* EXERCISE: Note how many lines in the entries contain the string "scene", then give that number and nothing else.
━━━━━━━━━━━━━━━━━━━━━━━━━━━━━━
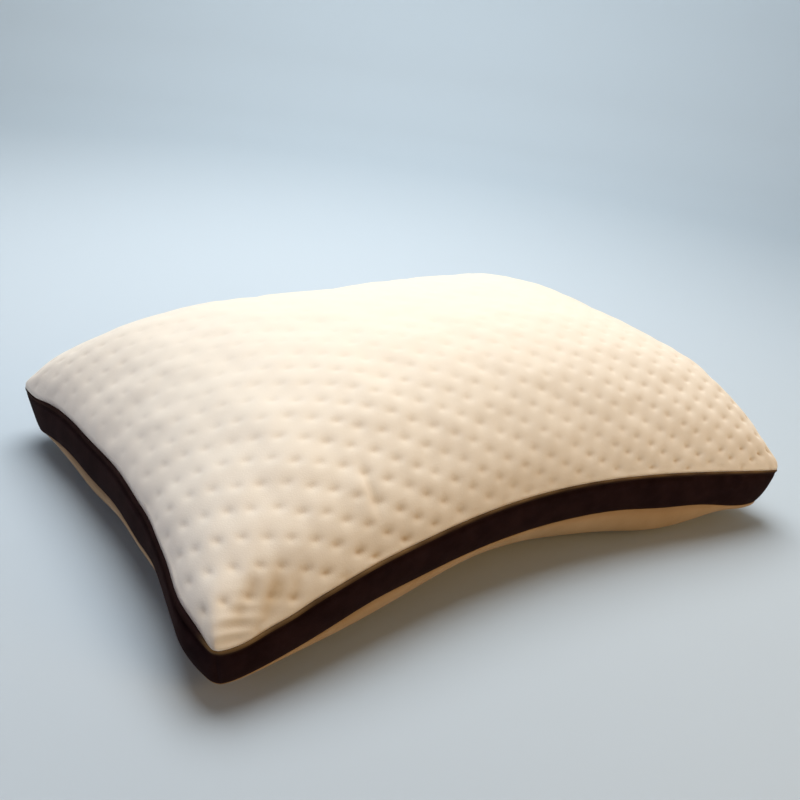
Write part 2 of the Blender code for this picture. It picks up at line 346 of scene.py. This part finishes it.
def top_form(s, t):
    x, y = outline(s, t, UPPER_CORNER_CUT, 1)
    lean = 1 + CROWN_LEAN_X * s + CROWN_LEAN_Y * t
    full = filled(s, t, CROWN_SHAPE)
    z = upper_seam(s, t) + GAP + CROWN * lean * full
    z += swell(s, t, TOP_SWELLS) * smooth(full, 0, WHOLE_SWELL)
    return np.stack([x, y, z], -1)


def bottom_form(s, t):
    x, y = outline(s, t, corner_cut(s, t, 0), 0)
    fill = BELLY_FULLNESS * (1 + BELLY_LEAN_X * s) * bulge(s, BELLY_SHAPE[0]) * bulge(t, BELLY_SHAPE[1])
    fill = np.minimum(1, fill)
    z = (lower_seam(s, t) - GAP) * (1 - fill) - swell(s, t, BELLY_SWELLS) * 4 * fill * (1 - fill)
    return np.stack([x, y, np.maximum(0, z)], -1)


def seam_places(columns, rows, crowding):
    across = even(2 * np.arange(columns) / columns - 1, crowding[0])
    along = even(2 * np.arange(rows) / rows - 1, crowding[1])
    s = np.concatenate([across, np.ones(rows), -across, -np.ones(rows)])
    t = np.concatenate([-np.ones(columns), along, np.ones(columns), -along])
    return s, t


def offset_loop(x, y, distance):
    first = np.arctan2(y - np.roll(y, 1), x - np.roll(x, 1))
    second = np.arctan2(np.roll(y, -1) - y, np.roll(x, -1) - x)
    half_turn = (np.mod(second - first + np.pi, 2 * np.pi) - np.pi) / 2
    direction = first + half_turn - np.pi / 2
    reach = distance / np.cos(half_turn)
    return x + reach * np.cos(direction), y + reach * np.sin(direction)


def wall_loop(s, t, level, stand_out, at_corner):
    x, y = outline(s, t, corner_cut(s, t, level), level)
    z = lower_seam(s, t) + (upper_seam(s, t) - lower_seam(s, t)) * level
    distance = stand_out + (at_corner - stand_out) * np.abs(s * t) ** CORNER_SHARPNESS
    x, y = offset_loop(x, y, distance)
    return np.stack([x, y, z], -1)


def make_object(name, points, faces, material):
    mesh = bpy.data.meshes.new(name)
    mesh.from_pydata(points.tolist(), [], faces)
    mesh.validate()
    mesh.shade_smooth()
    mesh.materials.append(material)
    item = bpy.data.objects.new(name, mesh)
    bpy.context.scene.collection.objects.link(item)
    return item


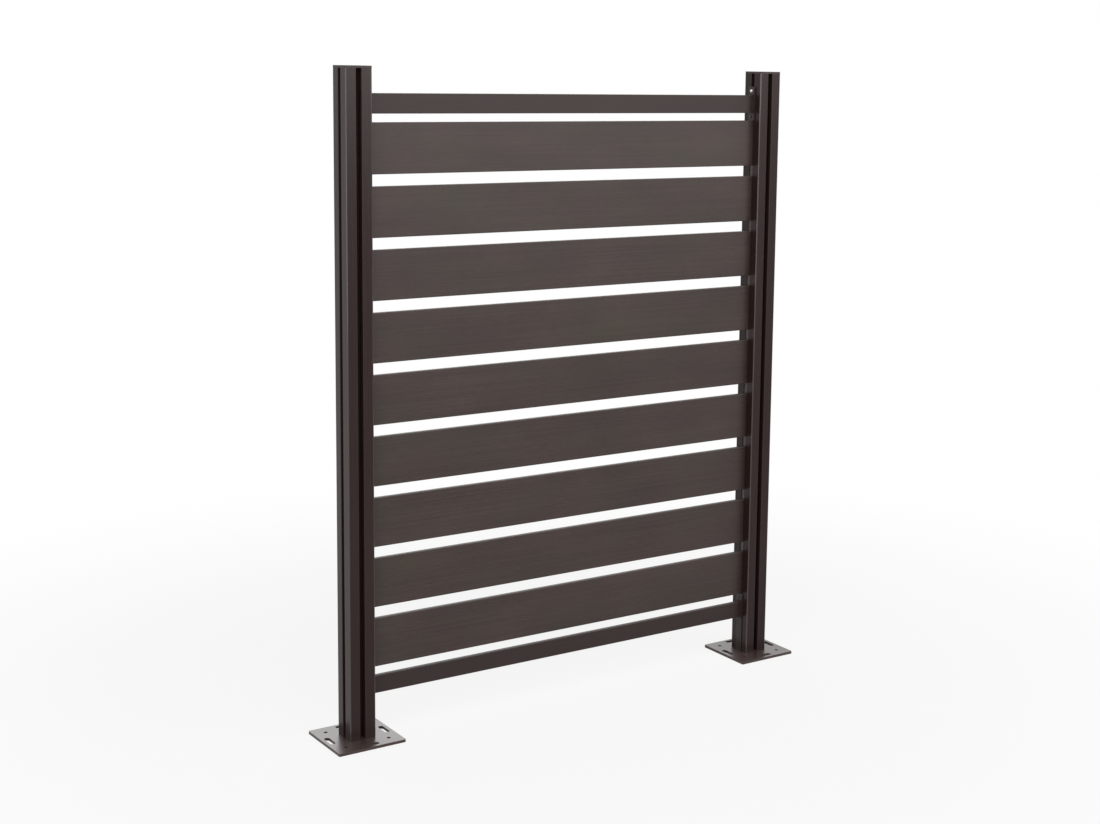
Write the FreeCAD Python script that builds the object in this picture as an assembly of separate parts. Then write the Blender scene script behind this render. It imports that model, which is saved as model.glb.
━━━━━━━━━━━━━━━━━━━━━━━━━━━━━━
* FINAL RESULT: 3